A resposta do filme, e a maneira como é colocada, contudo, não é dada de modo discursivo, linear, fácil. O enredo se atrela ao drama de uma família que perde um dos filhos e do questionamento desta tragédia (que é a tragédia, enfim, de todos nós). A vida faz sentido? Por que existe a dor? O filme passa todo o tempo afirmando, embora não de modo direto, que sim, a existência tem uma razão de ser, contudo, como diria o filósofo existencialista dinamarquês Soren Kierkegaard, o sentido e a lógica da existência supera e muito a lógica restrita e tantas vezes egocentrada do homem, egocentrismo também criado e disseminado por nada mais nada menos também que a própria... religião! - e falo da religião instituicionalizada, aquela menos aprofundada, tradicional, mais voltada ao comércio e ao controle de atitudes superficiais de afiliação exclusivista a uma certa interpretação de Deus que ao estímulo á reflexão, à autonomia e maturidade espiritual e à vivência profunda de uma realidade transcendente.... Religião que tantas vezes é feita por homens que, exatamente por não viverem o transcendente, reduzem este a fórmulas e dogmas ou "

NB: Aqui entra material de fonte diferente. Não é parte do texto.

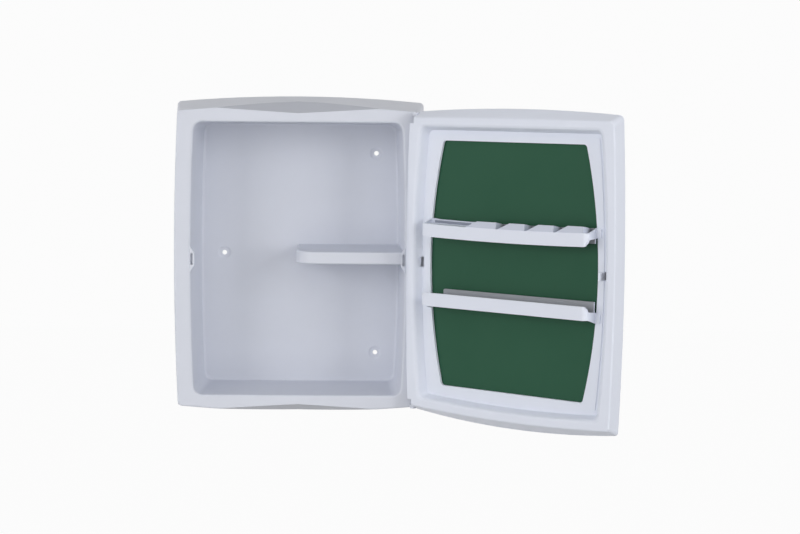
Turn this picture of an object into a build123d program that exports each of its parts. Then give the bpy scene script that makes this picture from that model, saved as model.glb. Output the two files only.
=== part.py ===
from build123d import *
import os

os.makedirs("parts", exist_ok=True)

# Moulded plastic medicine cabinet with a mirror door hung on two pins at its right side.
# Millimetres. X runs to the right, Y into the wall and Z up.
# The origin is the centre of the flat back, on the wall.
# The door is drawn shut and then swung open about its pins, as it stands in the photograph.

# Cabinet body, outside
body_depth = 100.0
front_half_width = 145.7
front_half_height = 179.9
front_end_arch = 6.6
side_flare = 8.7
end_flare = 10.0
back_end_arch = 7.3
side_bow = 4.3
outer_corner_radius = 5.0
wall = 2.3
rim_edge_radius = 1.8

# Cabinet body, inside
rim_side_width = 19.6
rim_end_width = 13.4
opening_bow = 4.0
opening_corner_radius = 11.0
floor_draft = 3.3
side_draft = 5.4
back_wall = 2.5
root_radius = 3.0
mouth_radius = 2.4

# Stiffening ribs between the tub and the skirt, open to the wall side
rib_thickness = 1.6
side_rib_pitch = 110.0
side_rib_count = 3
end_rib_pitch = 150.0
end_rib_count = 2
rib_setback = 3.0

# Finger scoops in the top and bottom edges
scoop_half_width = 100.0
scoop_dip = 9.2
scoop_reach = 43.0

# Corner shelf moulded with the tub
shelf_left_x = -3.0
shelf_front_gap = 15.0
shelf_front_thickness = 14.9
shelf_front_middle = 0.75
shelf_slope = 3.1
shelf_corner_radius = 26.0
shelf_edge_radius = 2.2
shelf_end_wall = 12.0

# Screw seats in the back wall
seat_side_inset = 30.6
seat_end_inset = 40.0
screw_hole_radius = 2.9
seat_outer_radius = 8.3
seat_floor_radius = 5.5
seat_depth = 1.2

# Catch keepers at mid-height on both sides of the opening
keeper_inward = 4.6
keeper_flat = 15.4
keeper_length = 31.8
keeper_depth = 8.0
keeper_slot_width = 2.6
keeper_slot_height = 13.8
keeper_slot_depth = 5.0
keeper_slot_inset = 2.0

# Hinge
hinge_inset = 3.8
hinge_forward = 10.7
open_angle = 140.66
pin_radius = 1.5
press_clearance = 0.01
pin_clearance = 0.05
lug_radius = 4.0
lug_thickness = 3.8
lug_end_inset = 2.1
lug_side_clearance = 0.5
collar_radius = 2.4
collar_length = 4.7
boss_radius = 4.0
boss_length = 14.0
boss_to_collar = 4.2
swing_radius = 10.3

# Door, outside
door_gap = 0.5
door_side_depth = 17.0
door_side_inset = 2.2
door_end_inset = 5.9
door_side_flare = 2.4
door_end_flare = 6.6
door_rim_top_arch = 0.6
door_rim_bottom_arch = 5.0
door_wide_top_arch = 5.4
door_wide_bottom_arch = 9.3
door_bow = 4.7
door_top_radius = 8.0
door_wide_top_radius = 6.5
door_bottom_radius = 5.0
door_edge_radius = 1.4
door_wall = 2.2

# Door, stepped recess on its inner side
recess_side_inset = 16.5
recess_end_inset = 10.4
recess_bow = 9.0
recess_bottom_arch = 4.6
recess_radius = 7.0
recess_mouth_radius = 3.2
recess_depth = 12.5
recess_draft = 4.3
groove_width = 5.0
groove_depth = 1.0
panel_thickness = 2.2

# Window behind the mirror
window_side_inset = 26.3
window_end_inset = 16.4
window_bow = 18.3
window_radius = 4.5

# Mirror and its seat
mirror_overlap = 7.5
mirror_thickness = 3.0
mirror_radius = 6.0
mirror_play = 0.3
tape_thickness = 0.8
tape_width = 5.0
tape_inset = 1.2
tape_corner_gap = 15.0

# Front bezel
bezel_face = 2.2
bezel_rounding = 3.0
bezel_lip = 4.5
bezel_bevel = 1.5
bezel_rib = 1.6
bezel_rib_depth = 3.0
bezel_fit = 0.2

# Spring tongue of the door's catch, and the opening beside it
tongue_thickness = 1.5
tongue_height = 9.3
tongue_reach = 2.6
tongue_slot_height = 9.8
hinge_slot_height = 12.5
tongue_relief = 4.2

# Door racks, measured from the level of the door's middle
rack_reach = 10.0
rack_wall = 2.0
rack_end_inset = 9.6
rack_back_gap = 1.5
rack_bend_radius = 6.0
rack_outer_corner = 2.5
rack_inner_corner = 5.5
rack_end_cut_width = 3.4
rack_end_cut_rounding = 2.0
rack_back_corner = 2.0
rack_foot_width = 8.0
rack_tab_inset = 4.5
rack_tab_width = 6.0
rack_tab_thickness = 1.8
rack_tab_length = 1.8
tab_clearance = 0.03
upper_strip = (33.5, 48.7)
upper_sag = 1.9
upper_arm_near = 41.0
upper_foot = (42.0, 54.0)
upper_back = (36.2, 53.7)
lower_strip = (34.0, 49.9)
lower_arm_near = 40.5
lower_foot = (42.4, 54.8)
lower_back = (29.8, 49.9)
lower_back_end = 96.0

# Rise of the upper rack's back wall at its hinge end
end_rise = 0.3
end_rise_start = 20.0
end_rise_length = 12.0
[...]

verdades prontas" atreladas à literalidade de textos tantas vezes pouco refletidos ou contextualizados, antropomorfizando a Causa primeira de tudo o que há esperando poder exercer alguma influência sobre Esta, especialmente nas religiões/seitas mais populares, superficiais e exclusivistas, como as atuais igrejas neopentecostais parecem ser um exemplço perfeito - aliás, certamente estes farão parte dos que odiarão o filme em questão.
Este é o tipo de filme que é bom, mas que não se deve aconselhar a todos. A força da mensagem não está nos diálogos ou em ações e aventuras, mas no impacto das imagens, na expressão da dor dos pais que perdem um filho, na imponência das nebulosas, das estrelas, das diversas imagens da natureza, o que dará a impressão de que o filme, para muitos, é arrastado, sem rítmo. Mas possui ele também toda uma estrutura simbólica que não escapará ao espectador com o mínimo de sensibilidade. Mas a força e originalidade de
A Árvore da Vida está exatamente na mensagem transmitida não pelo discurso linear, racional e aristotélico, mas pela série de imagens que falam por si em toda uma estrutura simbólica que não escapará ao espectador com o mínimo de sensibilidade. Por exemplo, a frieza do concreto e do aço que acompanham Sean Penn (um arquiteto que, ao olhar para trás, compara a beleza da simplicidade e da dor da vida em família com a competitividade das corporações e se pergunta qual o sentido da vida em um mundo moderno, frio, mecanicista, racionalmente burocratizado) representando a vida racionalizada do frio e competitivo mundo dos engócios típico da civlização capitalista fica ainda mais realçada com as cenas do mar, das flores, da mensagem de que somos também Natureza e que é olhando para a vida, a natureza, mesmo no seu aspecto aparentemente cruel, que podemos encontrar também a beleza e o encanto de se estar vivo. Apenas as pessoas que, bem ou mal, conseguem se elevar um pouco acima das mesquinharias da selva de pedra do atual capitalismo falso-democrático e que possuem suficiente sensibilidade para se deixar levar por imagens que trazem em si uma mensagem poderão sentir e compreender esta obra prima do diretor Terrence Malick, com a deslumbrante fotografia de Emmanuel Lubezki e a montagem de um brasileiro, Daneil Rezende (de
Cidade de Deus e
Tropa de Elite 2).
. A cena final, onde todos se encontram depois de terem passado pela vida física, é de uma poesia sutil que poucos saberão apreciar.
Só uma observação: o filme tem uma trilha sonora baseada na obra de grandes clássicos da música ocidental, incluindo Bach, Couperin, Mozart, Smetana e Brahms. Mas tenha cuidado se comentar isso com seu amigo ou discutir a mensagem do filme com seu acompanhante no cinema, ou mesmo solfejar baixinho as notas da bela música que toca. Pode haver um imbecil na sua frente, fingindo-se de inteligente, que mande você calar a boca.